Give back, unchanged, the line with "bpy.context.view_layer.update()", the line with "in imported if", and every line between them, and no other line.

::: Provided data

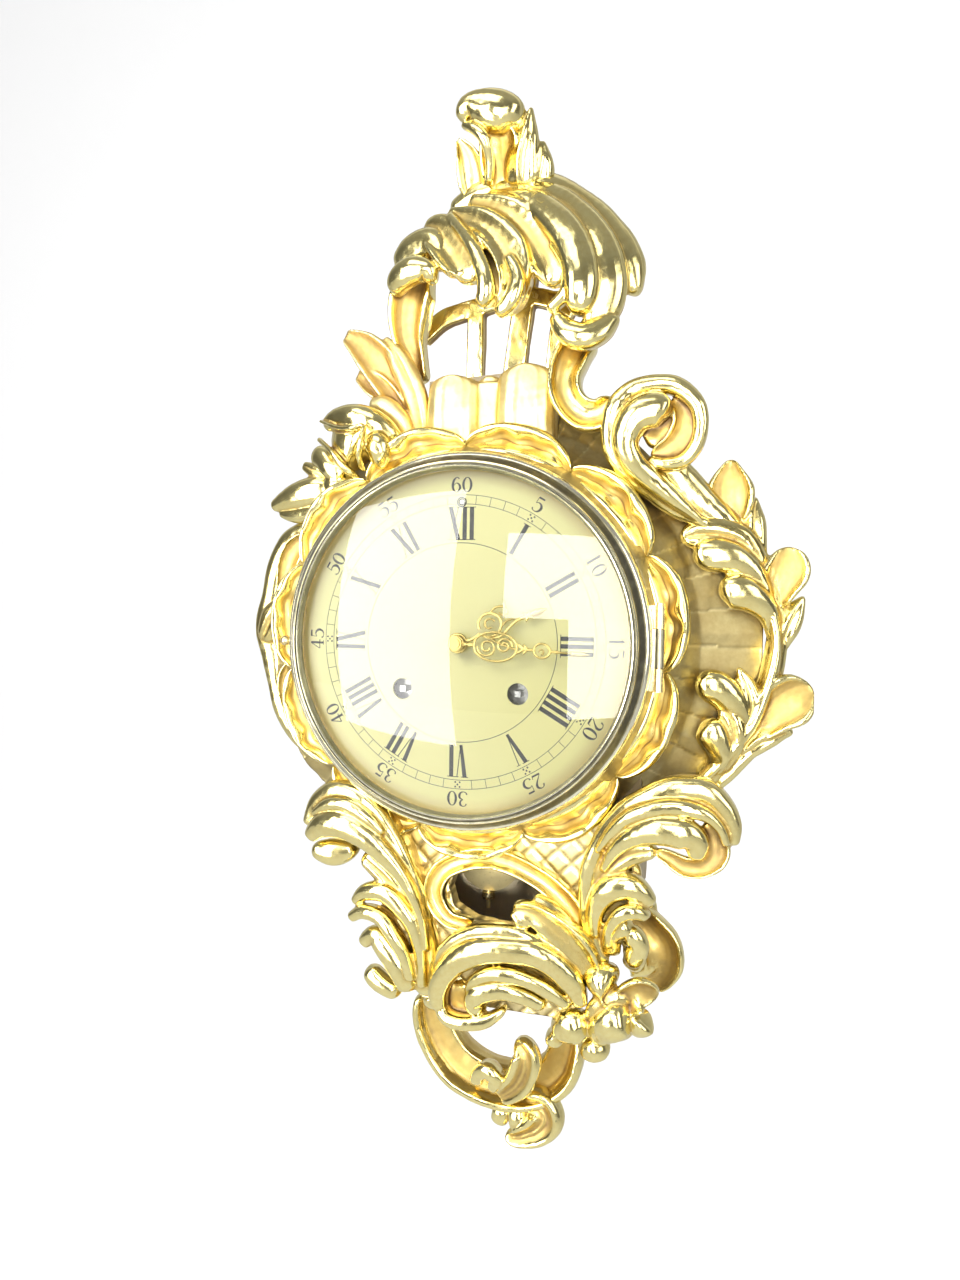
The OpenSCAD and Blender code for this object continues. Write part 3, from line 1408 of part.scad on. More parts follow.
module left_winding_arbor() {
    winding_arbor(strike_at);
}

module right_winding_arbor() {
    winding_arbor(going_at);
}

module regulator_arbor() {
    color(steel) {
        rod_at(0, regulator_z, back_plate_d - 6, arbor_r, dial_face_d - 0.3 - back_plate_d + 6);
        rod_at(0, regulator_z, back_plate_d - 6, 4, 2);
    }
}

module cannon_pinion() {
    color(steel) difference() {
        union() {
            toothed(centre_at, motion_d + 0.5, 3, cannon_leaves, cannon_module, cannon_phase);
            rod_at(0, 0, motion_d + 0.5, cannon_pipe_r,
                   dial_face_d + minute_hand_lift + hand_t - motion_d - 0.5);
        }
        rod_at(0, 0, motion_d, centre_tip_r + running_gap, 40);
    }
}

module minute_wheel() {
    color(brass) difference() {
        union() {
            toothed(minute_wheel_at, motion_d + 1, wheel_t, minute_wheel_teeth,
                    cannon_module, minute_wheel_phase);
            toothed(minute_wheel_at, motion_d + 2, 4, minute_leaves, hour_module,
                    minute_pinion_phase);
        }
        rod_at(minute_wheel_at[0], minute_wheel_at[1], motion_d, arbor_r + running_gap, 10);
    }
}

module hour_wheel() {
    color(brass) difference() {
        union() {
            toothed(centre_at, motion_d + 4.2, wheel_t, hour_wheel_teeth, hour_module,
                    hour_wheel_phase);
            rod_at(0, 0, motion_d + 4.2, hour_pipe_r,
                   dial_face_d + hour_hand_lift + hand_t - motion_d - 4.2);
        }
        rod_at(0, 0, motion_d, cannon_pipe_r + running_gap, 40);
    }
}

backboard();
rear_cover();
case_side();
ground_panel();
fluted_panel();
scallop_ring();
crest_finial();
hood();
trellis();
upper_scroll();
volute_scroll();
right_spray();
left_leaf();
flower_bud();
left_lower_leaf();
left_rim();
lower_left_scroll();
lower_right_scroll();
window_frame();
bottom_acanthus();
flower();
side_roll();
bottom_loop();
pendant_leaf();
hanger_plate();
case_screws();
dial_plate();
dial_ring();
hinge_pin();
front_plate();
back_plate();
plate_pillars();
movement_posts();
gong();
suspension_cock();
bezel();
glass();
glass_bead();
catch_knob();
minute_hand();
hand_nut();
cannon_pinion();
hour_hand();
hour_wheel();
minute_wheel();
going_barrel();
centre_wheel();
third_wheel();
escape_wheel();
anchor();
pendulum_rod();
bob();
rating_nut();
strike_barrel();
strike_wheel();
fly();
hammer();
left_winding_arbor();
right_winding_arbor();
regulator_arbor();
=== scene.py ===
import json
import math

import bmesh
import bpy
import numpy as np
from mathutils import Matrix, Vector
from mathutils.kdtree import KDTree


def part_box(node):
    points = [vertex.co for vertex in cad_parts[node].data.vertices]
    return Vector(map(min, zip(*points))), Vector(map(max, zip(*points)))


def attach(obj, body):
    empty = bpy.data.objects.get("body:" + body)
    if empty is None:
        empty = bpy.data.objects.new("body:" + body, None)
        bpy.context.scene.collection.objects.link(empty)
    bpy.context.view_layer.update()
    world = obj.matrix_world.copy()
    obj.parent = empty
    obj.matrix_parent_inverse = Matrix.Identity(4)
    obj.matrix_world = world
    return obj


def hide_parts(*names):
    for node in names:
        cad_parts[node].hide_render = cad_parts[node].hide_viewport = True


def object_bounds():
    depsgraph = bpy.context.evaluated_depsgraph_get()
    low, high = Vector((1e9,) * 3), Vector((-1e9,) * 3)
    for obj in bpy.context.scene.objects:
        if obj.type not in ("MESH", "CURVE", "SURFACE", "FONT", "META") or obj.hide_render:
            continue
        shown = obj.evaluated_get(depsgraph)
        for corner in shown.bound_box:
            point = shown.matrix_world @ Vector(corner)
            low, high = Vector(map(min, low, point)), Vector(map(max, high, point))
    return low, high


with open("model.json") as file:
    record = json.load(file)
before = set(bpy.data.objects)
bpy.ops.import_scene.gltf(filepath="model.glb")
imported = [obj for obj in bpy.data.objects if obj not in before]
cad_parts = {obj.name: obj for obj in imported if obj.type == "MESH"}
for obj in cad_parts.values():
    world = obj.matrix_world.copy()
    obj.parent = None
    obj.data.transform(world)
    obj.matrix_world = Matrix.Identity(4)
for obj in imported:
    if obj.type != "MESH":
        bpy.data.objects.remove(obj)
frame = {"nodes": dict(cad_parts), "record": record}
cad_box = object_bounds()
nodes = frame["nodes"]

MM = 0.001
TURN = 2 * math.pi
GROUND_D = -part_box("dial_ring")[1].y / MM
DIAL_FACE_D = -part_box("dial_plate")[0].y / MM
BEZEL_D = -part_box("bezel")[1].y / MM
BEZEL_R = 102.0
SIGHT_R = 91.6
HINGE_X = 105.2
HINGE_D = BEZEL_D + 1.2

# Steps of the surface grid of the carving, in metres
VOXEL = 0.0007
GROUND_VOXEL = 0.0012


# Materials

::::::

● Written solution
    bpy.context.view_layer.update()
    world = obj.matrix_world.copy()
    obj.parent = empty
    obj.matrix_parent_inverse = Matrix.Identity(4)
    obj.matrix_world = world
    return obj


def hide_parts(*names):
    for node in names:
        cad_parts[node].hide_render = cad_parts[node].hide_viewport = True


def object_bounds():
    depsgraph = bpy.context.evaluated_depsgraph_get()
    low, high = Vector((1e9,) * 3), Vector((-1e9,) * 3)
    for obj in bpy.context.scene.objects:
        if obj.type not in ("MESH", "CURVE", "SURFACE", "FONT", "META") or obj.hide_render:
            continue
        shown = obj.evaluated_get(depsgraph)
        for corner in shown.bound_box:
            point = shown.matrix_world @ Vector(corner)
            low, high = Vector(map(min, low, point)), Vector(map(max, high, point))
    return low, high


with open("model.json") as file:
    record = json.load(file)
before = set(bpy.data.objects)
bpy.ops.import_scene.gltf(filepath="model.glb")
imported = [obj for obj in bpy.data.objects if obj not in before]
cad_parts = {obj.name: obj for obj in imported if obj.type == "MESH"}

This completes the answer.